Growing awareness that vitamin D insufficiency has serious health consequences beyond rickets and osteomalacia highlights the need for accurate assessment of vitamin D nutritional status. Although there is general agreement that the serum 25(OH)D level is the best indicator of vitamin D deficiency and sufficiency, the cutoff values have not been clearly defined. While laboratory reference ranges for serum 25(OH)D levels are often based on average values from populations of healthy individuals, recent research suggests that health-based cutoff values aimed at preventing secondary hyperparathyroidism and bone loss should be considerably higher. In general, serum 25(OH)D values less than 20-25 nmol/L indicate severe deficiency associated with rickets and osteomalacia. Although 50 nmol/L has been suggested as the low end of the normal range, more recent research suggests that PTH levels and calcium absorption are not optimized until serum 25(OH)D levels reach approximately 80 nmol/L . Thus, at least one vitamin D expert has argued that serum 25(OH)D values less than 80 nmol/L should be considered deficient, while another suggests that a healthy serum 25(OH)D value is between 75 nmol/L and 125 nmol/L. Data from supplementation studies indicates that vitamin D intakes of at least 800-1,000 IU/day are required by adults living in temperate latitudes to achieve serum 25(OH)D levels of at least 80 nmol/L.
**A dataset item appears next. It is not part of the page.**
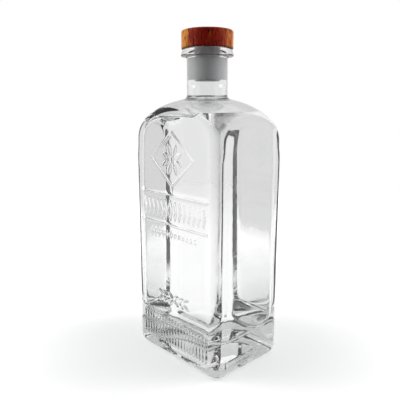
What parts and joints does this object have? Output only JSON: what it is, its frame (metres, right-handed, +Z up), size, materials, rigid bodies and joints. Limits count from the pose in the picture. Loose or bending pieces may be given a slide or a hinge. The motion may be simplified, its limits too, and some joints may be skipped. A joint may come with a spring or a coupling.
{
  "type": "liquor bottle",
  "caption": "Rectangular clear glass spirit bottle with a domed shoulder, round neck, raised pattern on its wide face, a clear fill and a lift-off stopper with a wooden head.",
  "frame": {"origin": "centre of the base, on the surface the bottle stands on", "axes": "+Z up along the neck; the wide face with the raised pattern looks towards -Y; the narrow face with the raised frame looks towards +X"},
  "size_m": [0.0884, 0.0669, 0.2335],
  "materials": {
    "clear_glass": "polished clear moulded glass",
    "clear_spirit": "clear colourless liquid",
    "oiled_wood": "oiled red-brown wood, satin",
    "pale_shank": "moulded synthetic, matt pale grey"
  },
  "bodies": {
    "bottle": {"glass_bottle": "clear_glass", "liquor": "clear_spirit"},
    "stopper": {"stopper_head": "oiled_wood", "stopper_shank": "pale_shank"}
  },
  "joints": [
    {"name": "stopper_lift", "type": "slide", "parent": "bottle", "child": "stopper", "axis": [0, 0, 1], "range_m": [0, 0.045]}
  ]
}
Vitamin D plays a major role in disease prevention. Which to me is the most important role of all. You can ward off so many things like Osteoporosis, Cancer of many types (Colorectal Cancer, Breast Cancer, Prostate Cancer), Autoimmune Diseases, and Hypertension (High Blood Pressure). It also plays a major role in the brain--which I will discuss in a future post.



I'd also like to stress that when taking a Vitamin D supplement, you must look at what kind it is. D3 (cholecalciferol) is the preferred form. Vitamin D found in multivitamins and calcium/vitamin D combinations is D2(ergocalciferol) and useless. It is also more associated with Vitamin D toxicity . But as I pointed out in the Part I of this series, Vitamin D must be taken in an oiled base formula NOT pills .



In closing, I want to again stress the importance of being proactive in your own health care. That goes for anyone. Most docs do not know or they just fail to do these essential blood levels.